▼

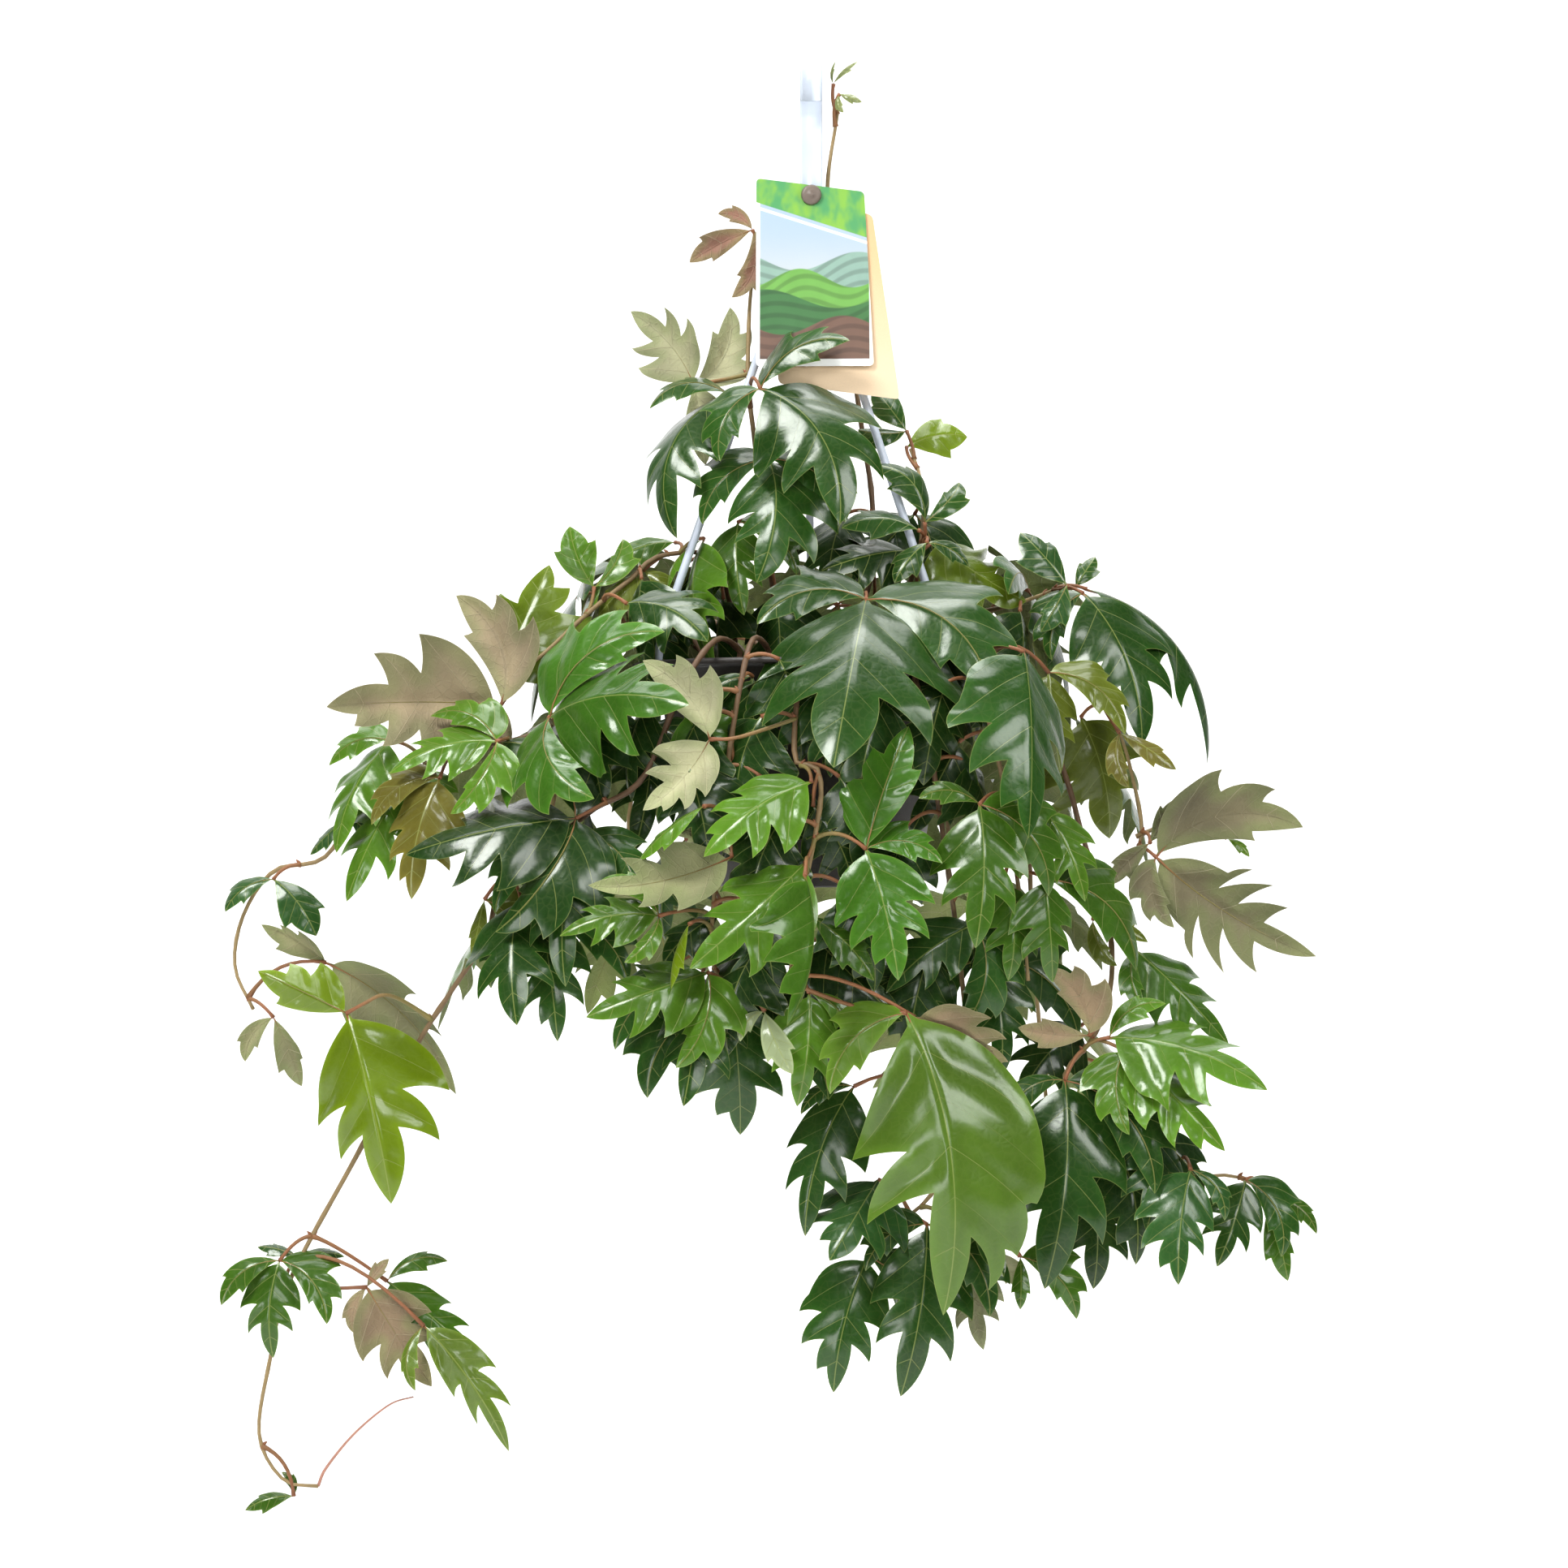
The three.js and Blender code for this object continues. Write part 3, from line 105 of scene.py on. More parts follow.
# The cards and the button that holds them
CARD_THICKNESS = 0.7
CARD_CORNER = 2.6
CARD_CURL = 2.0
CARD_GAP = 0.35
CARD_TOP_Z = -57.0
CARD_LEAN = 0.25
BUTTON_X = 3.0
BUTTON_Z = -66.0
BUTTON_RADIUS = 5.0
FRONT_CARD = [(-24, -57), (29, -64), (33, -153), (-24, -153)]
BACK_CARD = [(-22, -60), (33, -76), (45.5, -169.5), (-13, -161.5)]

# Stems, petioles and blades, as in the construction
STEM_FOOT_Z = -322.0
STEM_TOP_Z = -298.0
STEM_STEP = 24.0
PETIOLE_LEAST = 14.0
PETIOLE_BOW = 0.16
PETIOLE_SINK = 0.22
PETIOLE_AHEAD = 0.3
SHORT_PETIOLE = 24.0
SHORT_BOW = 0.08
BLADE_THICKNESS = 1.7
SMALL_BLADE = 42.0
LATERAL_ANGLE = 72.0
LATERAL_SHARE = 0.74
LATERAL_DROOP = 0.18
FOLD = 0.26
FOLD_ROUNDING = 0.02
EDGE_DROOP = 0.35
LEAST_ANGLE = math.radians(44.0)
ROOMY_ANGLE = math.radians(54.0)
SIDE_SWAY = 1.3
WIDEST_BASE = math.radians(122.0)
SWAYS = (0.35, -0.4, 0.2, -0.25, 0.5)
PUSHES = (0, 5, -5, 10, -10, 15, -15, 20, -20, 26, -26, 32, -32, 40, -40, 50, -50, 62, 75)
NODS = (0, 8, -8, 16, -16, 26)
BOWS = (1.0, 2.2, 0.2)
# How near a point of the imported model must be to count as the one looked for
SAME_POINT = 0.03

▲

• [Short problem] Everything in the listing above should be restated exactly.

• [Reply]
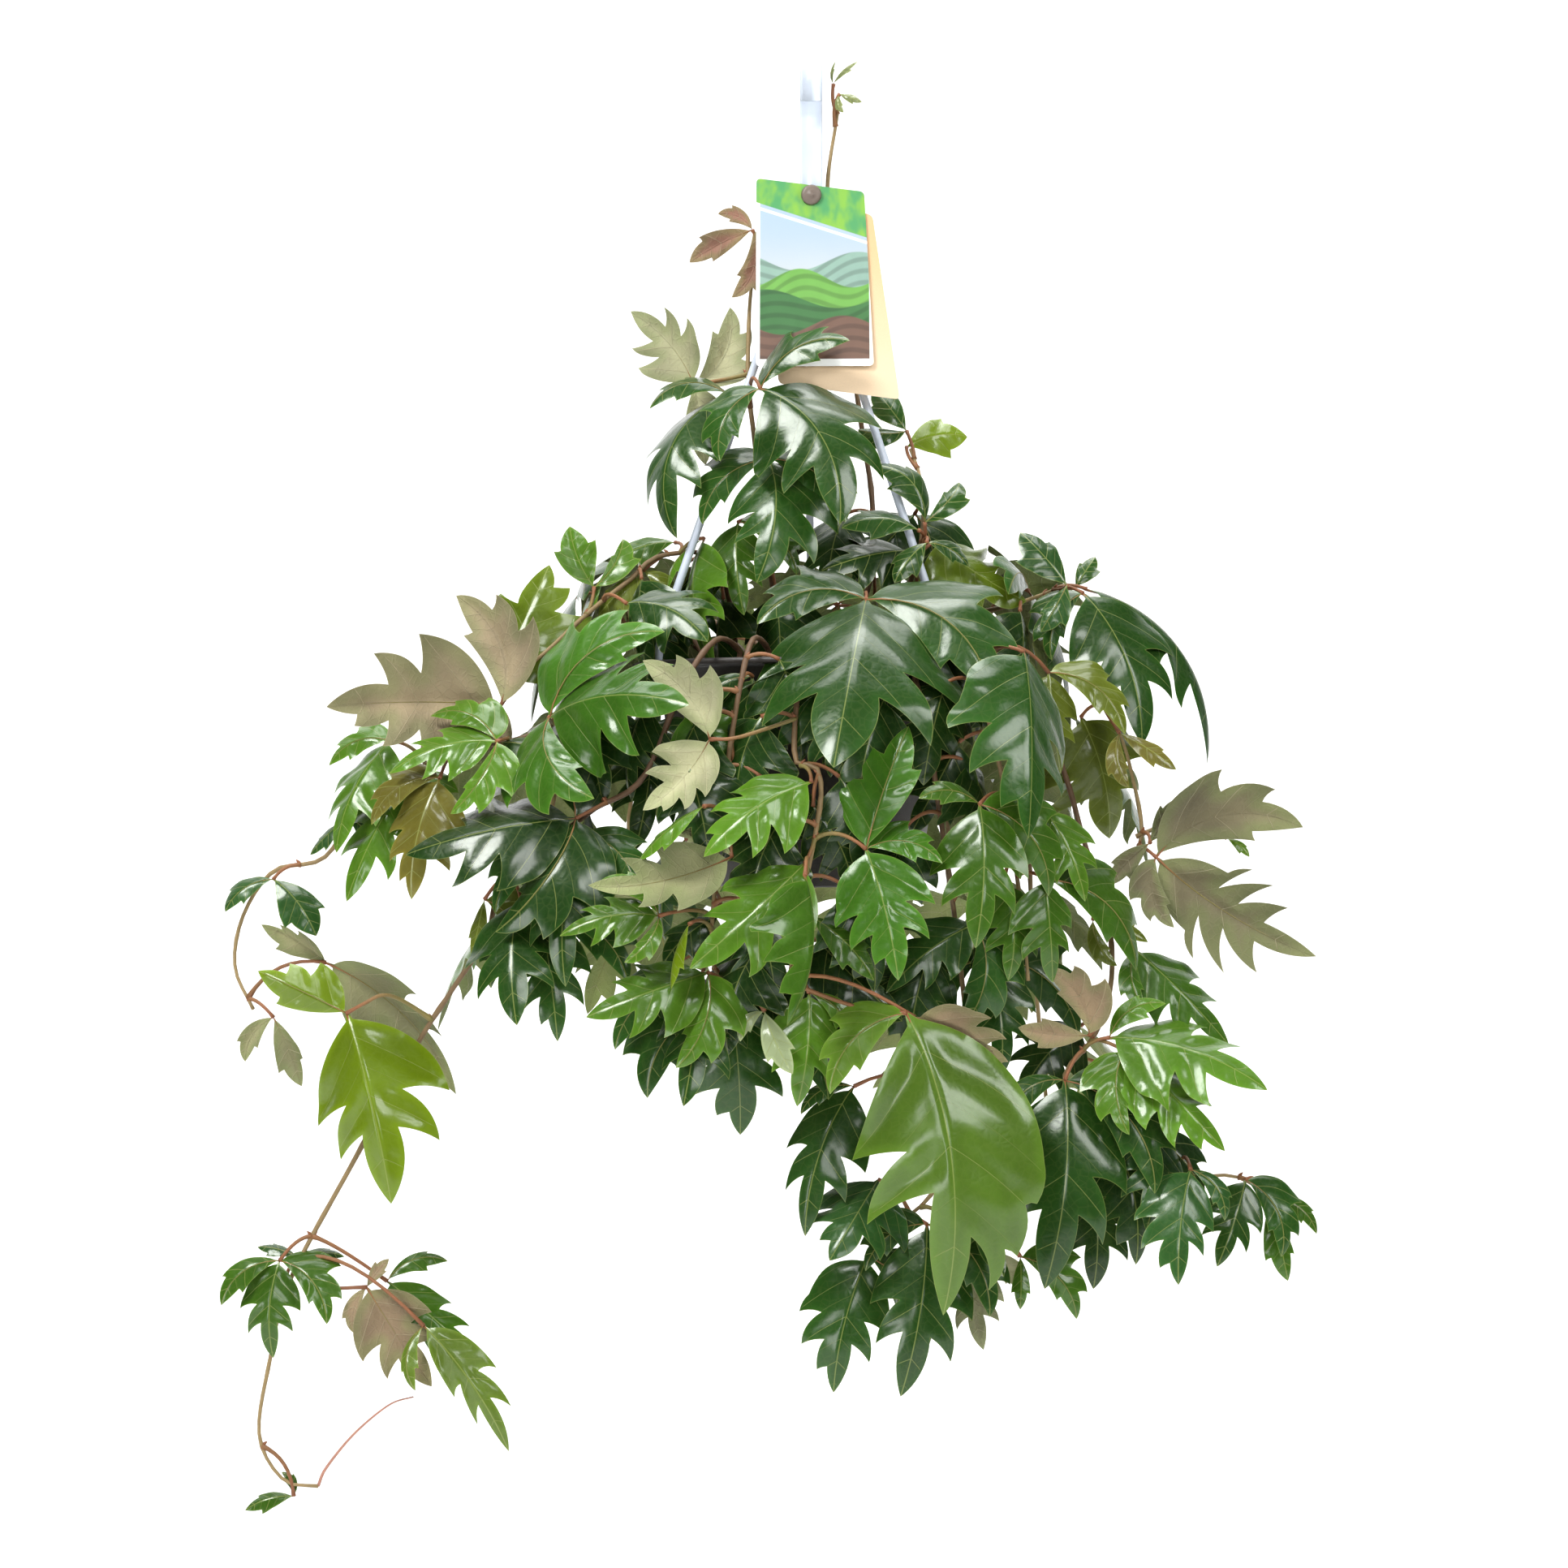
The three.js and Blender code for this object continues. Write part 3, from line 105 of scene.py on. More parts follow.
# The cards and the button that holds them
CARD_THICKNESS = 0.7
CARD_CORNER = 2.6
CARD_CURL = 2.0
CARD_GAP = 0.35
CARD_TOP_Z = -57.0
CARD_LEAN = 0.25
BUTTON_X = 3.0
BUTTON_Z = -66.0
BUTTON_RADIUS = 5.0
FRONT_CARD = [(-24, -57), (29, -64), (33, -153), (-24, -153)]
BACK_CARD = [(-22, -60), (33, -76), (45.5, -169.5), (-13, -161.5)]

# Stems, petioles and blades, as in the construction
STEM_FOOT_Z = -322.0
STEM_TOP_Z = -298.0
STEM_STEP = 24.0
PETIOLE_LEAST = 14.0
PETIOLE_BOW = 0.16
PETIOLE_SINK = 0.22
PETIOLE_AHEAD = 0.3
SHORT_PETIOLE = 24.0
SHORT_BOW = 0.08
BLADE_THICKNESS = 1.7
SMALL_BLADE = 42.0
LATERAL_ANGLE = 72.0
LATERAL_SHARE = 0.74
LATERAL_DROOP = 0.18
FOLD = 0.26
FOLD_ROUNDING = 0.02
EDGE_DROOP = 0.35
LEAST_ANGLE = math.radians(44.0)
ROOMY_ANGLE = math.radians(54.0)
SIDE_SWAY = 1.3
WIDEST_BASE = math.radians(122.0)
SWAYS = (0.35, -0.4, 0.2, -0.25, 0.5)
PUSHES = (0, 5, -5, 10, -10, 15, -15, 20, -20, 26, -26, 32, -32, 40, -40, 50, -50, 62, 75)
NODS = (0, 8, -8, 16, -16, 26)
BOWS = (1.0, 2.2, 0.2)
# How near a point of the imported model must be to count as the one looked for
SAME_POINT = 0.03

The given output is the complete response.